AIM: Return the lines from the line containing "make_collection(CUTTERS)" through the line containing "for member in" exactly. No other line should appear in the answer.

Dataset entries:
◇ ◇ ◇ ◇ ◇ ◇ ◇

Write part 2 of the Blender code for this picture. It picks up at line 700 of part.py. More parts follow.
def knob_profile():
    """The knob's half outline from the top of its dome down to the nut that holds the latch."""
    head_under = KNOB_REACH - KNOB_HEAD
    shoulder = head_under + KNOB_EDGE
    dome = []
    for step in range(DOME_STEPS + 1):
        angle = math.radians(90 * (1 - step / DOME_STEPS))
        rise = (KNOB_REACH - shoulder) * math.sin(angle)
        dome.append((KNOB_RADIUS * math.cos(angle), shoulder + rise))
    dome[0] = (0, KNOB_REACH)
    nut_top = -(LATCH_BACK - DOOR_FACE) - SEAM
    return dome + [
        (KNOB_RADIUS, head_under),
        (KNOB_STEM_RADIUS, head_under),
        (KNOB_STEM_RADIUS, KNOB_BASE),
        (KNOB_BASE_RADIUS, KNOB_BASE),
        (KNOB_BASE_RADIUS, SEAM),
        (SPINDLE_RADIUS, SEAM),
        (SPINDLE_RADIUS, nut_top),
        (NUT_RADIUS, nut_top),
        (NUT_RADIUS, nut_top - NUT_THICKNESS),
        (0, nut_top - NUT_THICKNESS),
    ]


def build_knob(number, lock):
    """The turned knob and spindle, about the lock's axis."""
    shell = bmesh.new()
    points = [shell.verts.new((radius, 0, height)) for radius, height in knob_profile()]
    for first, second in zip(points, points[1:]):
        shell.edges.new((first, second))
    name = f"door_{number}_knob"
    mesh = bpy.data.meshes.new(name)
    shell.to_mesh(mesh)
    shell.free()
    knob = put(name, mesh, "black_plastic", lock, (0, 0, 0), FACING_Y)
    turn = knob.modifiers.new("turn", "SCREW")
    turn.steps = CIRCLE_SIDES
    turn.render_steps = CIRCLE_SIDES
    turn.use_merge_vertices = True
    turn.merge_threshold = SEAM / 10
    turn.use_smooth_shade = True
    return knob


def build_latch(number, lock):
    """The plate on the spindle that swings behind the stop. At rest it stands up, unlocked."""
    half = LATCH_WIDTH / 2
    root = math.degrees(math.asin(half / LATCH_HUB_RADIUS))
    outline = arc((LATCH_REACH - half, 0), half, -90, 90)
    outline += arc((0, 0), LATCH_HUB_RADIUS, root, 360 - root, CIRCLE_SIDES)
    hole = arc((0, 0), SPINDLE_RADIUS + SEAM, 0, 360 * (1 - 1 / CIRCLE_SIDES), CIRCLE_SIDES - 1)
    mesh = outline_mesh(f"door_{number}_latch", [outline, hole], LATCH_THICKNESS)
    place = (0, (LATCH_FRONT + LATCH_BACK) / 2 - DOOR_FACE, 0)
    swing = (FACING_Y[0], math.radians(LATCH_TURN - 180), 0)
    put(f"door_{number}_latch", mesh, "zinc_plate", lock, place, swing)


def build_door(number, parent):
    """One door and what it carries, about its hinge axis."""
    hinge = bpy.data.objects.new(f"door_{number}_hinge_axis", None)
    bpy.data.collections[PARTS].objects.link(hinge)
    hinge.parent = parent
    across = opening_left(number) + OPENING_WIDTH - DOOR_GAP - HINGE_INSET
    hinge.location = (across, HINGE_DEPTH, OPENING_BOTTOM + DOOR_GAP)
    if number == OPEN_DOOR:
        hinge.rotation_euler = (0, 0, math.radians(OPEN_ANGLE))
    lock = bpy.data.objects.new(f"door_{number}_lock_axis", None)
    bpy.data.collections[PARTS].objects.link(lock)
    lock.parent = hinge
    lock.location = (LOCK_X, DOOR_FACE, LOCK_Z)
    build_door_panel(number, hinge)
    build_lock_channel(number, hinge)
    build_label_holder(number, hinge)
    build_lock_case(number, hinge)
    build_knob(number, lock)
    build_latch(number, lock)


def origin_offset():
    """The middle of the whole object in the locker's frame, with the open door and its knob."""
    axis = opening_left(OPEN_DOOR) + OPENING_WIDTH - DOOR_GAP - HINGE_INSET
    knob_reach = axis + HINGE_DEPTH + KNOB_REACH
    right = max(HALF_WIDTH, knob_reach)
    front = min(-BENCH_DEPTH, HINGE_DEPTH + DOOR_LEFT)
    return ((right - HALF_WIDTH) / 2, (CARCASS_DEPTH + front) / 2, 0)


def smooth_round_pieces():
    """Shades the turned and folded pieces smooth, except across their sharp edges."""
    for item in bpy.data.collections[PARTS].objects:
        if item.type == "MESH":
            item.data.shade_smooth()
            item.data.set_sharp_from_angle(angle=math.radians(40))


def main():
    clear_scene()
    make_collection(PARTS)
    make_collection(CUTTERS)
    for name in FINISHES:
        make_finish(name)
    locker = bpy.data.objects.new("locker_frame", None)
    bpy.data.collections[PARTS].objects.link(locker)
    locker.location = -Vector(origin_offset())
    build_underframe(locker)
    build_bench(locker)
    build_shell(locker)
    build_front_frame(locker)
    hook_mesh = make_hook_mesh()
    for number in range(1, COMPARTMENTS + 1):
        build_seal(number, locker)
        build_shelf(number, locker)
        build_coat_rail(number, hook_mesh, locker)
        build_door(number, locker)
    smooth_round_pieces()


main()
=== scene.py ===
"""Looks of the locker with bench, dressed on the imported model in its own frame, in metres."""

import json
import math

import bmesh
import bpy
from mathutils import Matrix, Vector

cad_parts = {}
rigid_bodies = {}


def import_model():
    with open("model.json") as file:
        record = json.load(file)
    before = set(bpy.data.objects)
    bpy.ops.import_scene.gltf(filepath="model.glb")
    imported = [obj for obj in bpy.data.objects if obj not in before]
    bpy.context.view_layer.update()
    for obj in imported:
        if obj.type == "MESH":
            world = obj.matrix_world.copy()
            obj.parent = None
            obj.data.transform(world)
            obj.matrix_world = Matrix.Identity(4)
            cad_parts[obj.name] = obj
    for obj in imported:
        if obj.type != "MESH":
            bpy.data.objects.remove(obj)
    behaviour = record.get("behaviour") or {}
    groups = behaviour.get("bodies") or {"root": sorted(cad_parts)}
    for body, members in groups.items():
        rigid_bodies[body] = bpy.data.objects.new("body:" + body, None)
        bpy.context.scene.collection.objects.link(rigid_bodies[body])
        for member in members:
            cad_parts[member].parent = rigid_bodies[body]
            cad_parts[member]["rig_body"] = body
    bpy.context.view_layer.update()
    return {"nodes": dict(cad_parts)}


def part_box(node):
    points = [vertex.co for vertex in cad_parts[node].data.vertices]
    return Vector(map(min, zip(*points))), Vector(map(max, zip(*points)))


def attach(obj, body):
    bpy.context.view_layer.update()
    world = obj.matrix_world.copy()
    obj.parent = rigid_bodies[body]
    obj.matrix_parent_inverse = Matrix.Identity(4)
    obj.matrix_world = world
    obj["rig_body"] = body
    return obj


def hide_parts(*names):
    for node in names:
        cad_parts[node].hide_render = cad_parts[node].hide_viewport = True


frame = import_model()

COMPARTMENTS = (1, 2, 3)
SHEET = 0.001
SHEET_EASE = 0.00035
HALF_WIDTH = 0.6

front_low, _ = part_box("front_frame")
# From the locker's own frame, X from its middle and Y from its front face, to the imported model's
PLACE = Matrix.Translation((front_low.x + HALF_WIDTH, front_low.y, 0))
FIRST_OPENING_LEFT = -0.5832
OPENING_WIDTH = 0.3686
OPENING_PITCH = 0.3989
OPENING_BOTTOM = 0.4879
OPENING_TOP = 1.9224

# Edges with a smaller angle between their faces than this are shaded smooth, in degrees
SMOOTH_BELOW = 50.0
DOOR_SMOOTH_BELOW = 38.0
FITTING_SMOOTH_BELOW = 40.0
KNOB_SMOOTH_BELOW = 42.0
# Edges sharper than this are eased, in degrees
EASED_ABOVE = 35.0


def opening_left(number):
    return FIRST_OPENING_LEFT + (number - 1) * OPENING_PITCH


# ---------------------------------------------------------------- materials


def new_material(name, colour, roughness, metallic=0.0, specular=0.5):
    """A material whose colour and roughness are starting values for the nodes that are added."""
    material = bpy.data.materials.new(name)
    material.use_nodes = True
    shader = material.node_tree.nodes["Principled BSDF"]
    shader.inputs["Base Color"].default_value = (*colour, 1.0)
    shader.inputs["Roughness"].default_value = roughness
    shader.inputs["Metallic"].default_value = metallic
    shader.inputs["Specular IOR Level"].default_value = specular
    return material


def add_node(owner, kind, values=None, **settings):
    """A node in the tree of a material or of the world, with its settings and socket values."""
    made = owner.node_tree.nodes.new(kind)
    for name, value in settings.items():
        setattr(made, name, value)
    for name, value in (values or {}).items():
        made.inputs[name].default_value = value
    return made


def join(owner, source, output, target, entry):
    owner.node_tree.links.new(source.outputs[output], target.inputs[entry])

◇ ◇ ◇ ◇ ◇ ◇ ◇

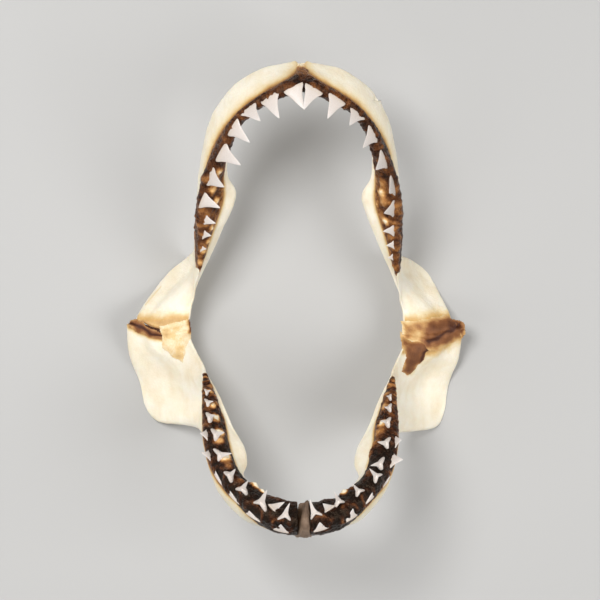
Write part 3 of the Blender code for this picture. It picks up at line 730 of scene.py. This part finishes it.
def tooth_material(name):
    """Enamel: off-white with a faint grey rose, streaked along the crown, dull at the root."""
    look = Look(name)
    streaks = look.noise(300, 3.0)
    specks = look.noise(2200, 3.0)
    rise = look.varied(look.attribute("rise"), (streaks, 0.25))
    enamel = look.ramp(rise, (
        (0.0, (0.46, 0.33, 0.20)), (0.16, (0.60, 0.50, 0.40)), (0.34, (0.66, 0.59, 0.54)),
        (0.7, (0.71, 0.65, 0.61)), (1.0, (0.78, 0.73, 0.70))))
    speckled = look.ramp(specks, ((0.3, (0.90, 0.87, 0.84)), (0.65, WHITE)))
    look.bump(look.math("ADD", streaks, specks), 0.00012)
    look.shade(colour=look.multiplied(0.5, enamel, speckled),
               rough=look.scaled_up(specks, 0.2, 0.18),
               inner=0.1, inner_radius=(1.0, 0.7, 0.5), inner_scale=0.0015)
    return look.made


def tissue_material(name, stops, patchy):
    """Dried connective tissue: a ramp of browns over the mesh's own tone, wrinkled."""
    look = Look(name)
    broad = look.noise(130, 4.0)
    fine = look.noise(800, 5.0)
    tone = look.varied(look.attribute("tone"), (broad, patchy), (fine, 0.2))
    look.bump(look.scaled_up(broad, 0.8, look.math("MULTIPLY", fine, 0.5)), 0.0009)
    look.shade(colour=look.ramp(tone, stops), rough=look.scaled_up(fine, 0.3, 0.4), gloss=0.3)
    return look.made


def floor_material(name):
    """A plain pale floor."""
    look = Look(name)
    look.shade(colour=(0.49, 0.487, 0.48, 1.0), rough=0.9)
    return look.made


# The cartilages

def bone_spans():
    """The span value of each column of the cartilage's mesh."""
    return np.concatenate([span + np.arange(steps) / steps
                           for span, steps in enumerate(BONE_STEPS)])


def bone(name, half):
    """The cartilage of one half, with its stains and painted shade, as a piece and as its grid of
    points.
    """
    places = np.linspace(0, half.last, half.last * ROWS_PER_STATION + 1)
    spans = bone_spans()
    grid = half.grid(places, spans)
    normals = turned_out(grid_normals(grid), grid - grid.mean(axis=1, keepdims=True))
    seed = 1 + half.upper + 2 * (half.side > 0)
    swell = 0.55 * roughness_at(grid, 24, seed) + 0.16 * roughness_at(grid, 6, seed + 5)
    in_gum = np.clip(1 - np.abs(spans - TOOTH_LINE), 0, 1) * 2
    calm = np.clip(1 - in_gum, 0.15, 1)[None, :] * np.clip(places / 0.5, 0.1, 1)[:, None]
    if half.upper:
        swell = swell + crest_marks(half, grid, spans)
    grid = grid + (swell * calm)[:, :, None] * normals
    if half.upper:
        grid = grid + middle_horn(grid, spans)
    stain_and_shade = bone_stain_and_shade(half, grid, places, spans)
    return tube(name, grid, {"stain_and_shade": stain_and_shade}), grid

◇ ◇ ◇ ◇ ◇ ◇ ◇

TASK OUTPUT:
    make_collection(CUTTERS)
    for name in FINISHES:
        make_finish(name)
    locker = bpy.data.objects.new("locker_frame", None)
    bpy.data.collections[PARTS].objects.link(locker)
    locker.location = -Vector(origin_offset())
    build_underframe(locker)
    build_bench(locker)
    build_shell(locker)
    build_front_frame(locker)
    hook_mesh = make_hook_mesh()
    for number in range(1, COMPARTMENTS + 1):
        build_seal(number, locker)
        build_shelf(number, locker)
        build_coat_rail(number, hook_mesh, locker)
        build_door(number, locker)
    smooth_round_pieces()


main()
=== scene.py ===
"""Looks of the locker with bench, dressed on the imported model in its own frame, in metres."""

import json
import math

import bmesh
import bpy
from mathutils import Matrix, Vector

cad_parts = {}
rigid_bodies = {}


def import_model():
    with open("model.json") as file:
        record = json.load(file)
    before = set(bpy.data.objects)
    bpy.ops.import_scene.gltf(filepath="model.glb")
    imported = [obj for obj in bpy.data.objects if obj not in before]
    bpy.context.view_layer.update()
    for obj in imported:
        if obj.type == "MESH":
            world = obj.matrix_world.copy()
            obj.parent = None
            obj.data.transform(world)
            obj.matrix_world = Matrix.Identity(4)
            cad_parts[obj.name] = obj
    for obj in imported:
        if obj.type != "MESH":
            bpy.data.objects.remove(obj)
    behaviour = record.get("behaviour") or {}
    groups = behaviour.get("bodies") or {"root": sorted(cad_parts)}
    for body, members in groups.items():
        rigid_bodies[body] = bpy.data.objects.new("body:" + body, None)
        bpy.context.scene.collection.objects.link(rigid_bodies[body])
        for member in members:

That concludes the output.